Since it isn’t always possible for executives and senior leaders to maintain a high level of involvement, companies may need to forgo the usual linear flow of decision making. That means front-loading the most important decisions— about which partner will have operational control, for example, or which critical positions each will hold—rather than waiting for them to emerge organically. Determining the right questions and the sequence of decisions will jump-start partner discussions and draw attention to tough decisions, such as how much control each partner has, that should be made by the leadership teams early rather than left to the integration team later on.
Insufficient planning to respond to changes in risk
At the beginning of any JV relationship, parent companies naturally have different risk profiles and appetites for risk, reflecting their unique backgrounds, experiences, and portfolios of initiatives, as well as their different exposures to market risk. Parent companies often neglect this aspect of planning, preferring to avoid conflict with their prospective partners and getting to mutually agreeable terms—even if those terms aren’t best for either the JV or its parents. But left unaddressed, such asymmetries often come to light during launch, expand once operations are under way, and ultimately can undermine the long-term success of the joint venture.

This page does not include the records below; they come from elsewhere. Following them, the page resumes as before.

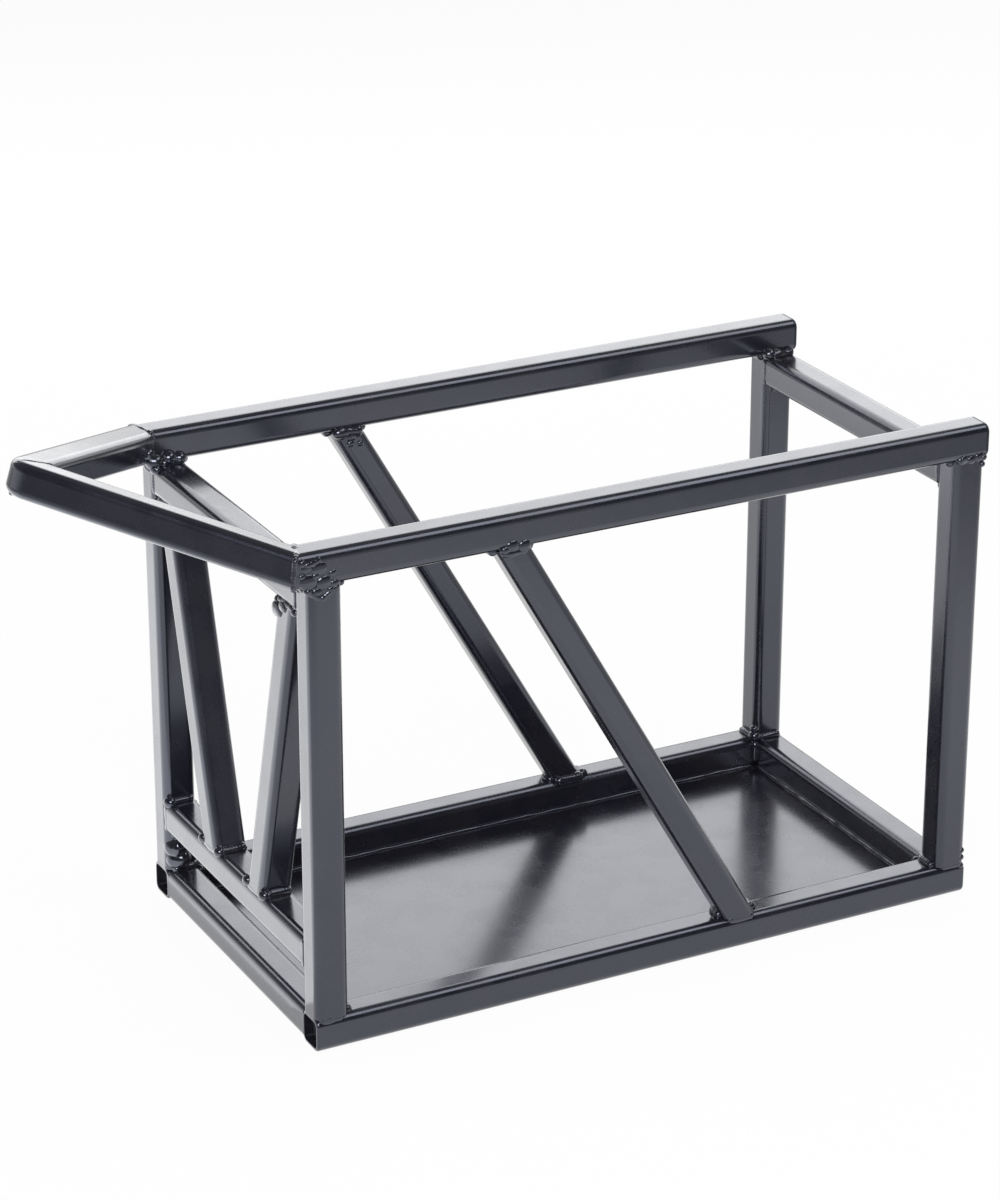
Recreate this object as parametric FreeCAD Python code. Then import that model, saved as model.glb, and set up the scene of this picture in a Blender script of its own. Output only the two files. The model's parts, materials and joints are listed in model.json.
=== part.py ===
# Firewood log rack: a rigid welded frame of square steel tube. All sizes are in millimetres.
# X runs along the rack and the bow reaches out to -X. Y runs across it, the near side is -Y.
# Z is up and 0 is the floor. The frame is built with its nose faces at x = 0 and centred at the end.
import math
import os

import FreeCAD
import Part

V = FreeCAD.Vector

# frame tube
tube = 20.0
wall = 2.0
corner_radius = 5.0

# overall sizes of the tube frame, over the outer faces of the legs
frame_length = 424.0
frame_width = 228.0
frame_height = 296.0

# nose bar, and the V braces that stand on it: the space between their feet, and beside their tops
nose_bar_bottom = 44.0
nose_brace_foot_space = 41.0
nose_brace_top_gap = 1.6

# side braces, one size smaller than the frame tube
side_tube = 18.0
side_brace_top_x = 122.0
side_brace_foot_x = 270.0

# bow: where its centre lines leave the rails, and its tip, from the nose faces and the rail centre height
bow_root_x = -4.0
bow_tip_x = -112.0
bow_tip_rise = 34.0
bow_tip_radius = 14.0

# floor plate: it lies between the tubes, its underside a little over the floor, and its clipped
# corners leave a space for the beads of the bottom frame
plate_thickness = 1.2
plate_lift = 0.2
plate_corner_space = 0.5

# end caps: the bottom rails have plugs set a little way in, the top rails have caps that cover the end
cap_flange_top = 2.5
cap_inset = 5.0
cap_face = 2.0
cap_plug_length = 9.0
cap_plug_clearance = 0.2
cap_plug_wall = 1.5

# rounding of the bottom rails' end edges
rail_end_radius = 1.5

# weld beads
bead = 3.5
corner_fill = 8.0

# weld puddles on the side faces: how far they stand proud, sink into a groove, and slope at the edge
puddle_proud = 1.2
puddle_root = 1.4
puddle_slope = 1.3

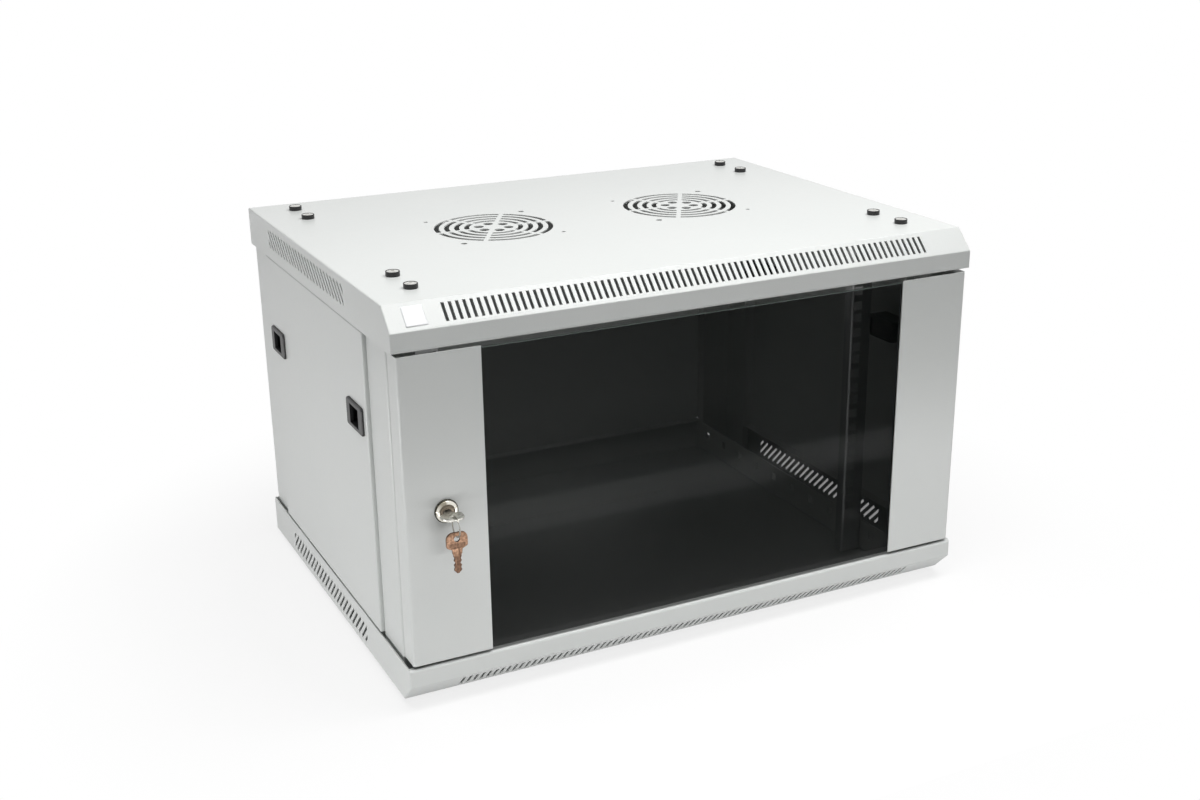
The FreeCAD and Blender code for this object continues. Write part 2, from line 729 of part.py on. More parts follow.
# ---- side panels ----
def side_panel():
    """Pan-shaped panel with two latch windows and two tabs that drop behind the base's lip."""
    y_span = (FRAME_MID - PANEL_HALF, FRAME_MID + PANEL_HALF)
    pan = block((PANEL_OUT - PANEL_DEPTH, PANEL_OUT), y_span, (PANEL_BOTTOM, PANEL_TOP))
    inner_edge = PANEL_OUT - PANEL_DEPTH + 1e-3
    folds = [edge for edge in pan.Edges if edge.BoundBox.XMax > inner_edge]
    pan = pan.makeFillet(BEND_R, folds)
    hollow = block((PANEL_OUT - PANEL_DEPTH - 1, PANEL_OUT - PANEL_T),
                   (y_span[0] + PANEL_T, y_span[1] - PANEL_T),
                   (PANEL_BOTTOM + PANEL_T, PANEL_TOP - PANEL_T))
    pan = pan.cut(hollow)
    tab_x = (PANEL_OUT - PANEL_TAB_INSET - PANEL_T, PANEL_OUT - PANEL_TAB_INSET)
    for side in (-1, 1):
        y = FRAME_MID + side * PANEL_TAB_OFFSET
        tab_z = (PANEL_BOTTOM - PANEL_TAB_H, PANEL_BOTTOM + PANEL_T)
        pan = pan.fuse(block(tab_x, (y - PANEL_TAB_W / 2, y + PANEL_TAB_W / 2), tab_z))
    windows = []
    for side in (-1, 1):
        outline = rectangle(FRAME_MID + side * LATCH_OFFSET, LATCH_Z,
                            LATCH_BODY_W + 2 * LATCH_PLAY, LATCH_BODY_H + 2 * LATCH_PLAY)
        windows.append(prism(outline, "X", PANEL_OUT - PANEL_T - 1, PANEL_OUT + 1))
    return pan.cut(windows)


def side_panels():
    sides = pair(side_panel())
    return {"side_panel_left": sides["left"], "side_panel_right": sides["right"]}


# ---- latches: drawn at the right front, with the post on their low-Y side ----
LATCH_Y = FRAME_MID - LATCH_OFFSET
LATCH_BACK = PANEL_OUT - LATCH_BODY_D
SLIDER_BACK = LATCH_BACK + LATCH_LEDGE + LATCH_PLAY
SLIDER_FACE = SLIDER_BACK + SLIDER_T
SLIDER_END = LATCH_Y - LATCH_BODY_W / 2 + LATCH_WALL + LATCH_PLAY + SLIDER_TRAVEL
INNER_H = LATCH_BODY_H - 2 * LATCH_WALL
RIB_TOP = SLIDER_FACE + LATCH_PLAY + LATCH_LEDGE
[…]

Certainly, some JVs must be rigidly defined to be effective and enforce the right behavior. But when that isn’t the case, JV planners too often leave contingency planning to the lawyers, focusing on legal protection and risk mitigation without the business sense, which shows up in the legalese of the arbitration process and exit provisions. Both tend to be adversarial processes that kick in after problems arise, when in fact contingency planning should just as often focus on the collaborative processes that anticipate changes and create mechanisms or agreements that enable parent companies to adapt with less dysfunction. As the head of strategy for one insurance company noted, “If a JV is set up correctly, particularly regarding governance and restructuring, it should be able to weather most storms between the parents.” Such mechanisms might include, for example, release valves in service-level agreements, partner-performance management, go/no-go triggers, or dynamic value-sharing arrangements and can allow a joint venture to maintain balance in spite of partners’ different or evolving priorities and risks.
One industrial JV launched in the mid-1990s used just such an adaptable approach to get through the financial crisis. While the JV had benefited both parents, its future was threatened when the crisis buffeted the majority owner. Rather than dissolve the partnership, the minority partner temporarily bought a larger stake in the JV, giving the majority owner some much-needed cash. Once it was back on its feet, the majority owner was able to buy back its full share and restore the ownership balance.
Even companies that rigorously follow the common best practices for JV planning will falter if the process lacks a comprehensive view of execution both within and in between stages of development. Maintaining vigilance and balancing these four pressures is critical to the success of a JV.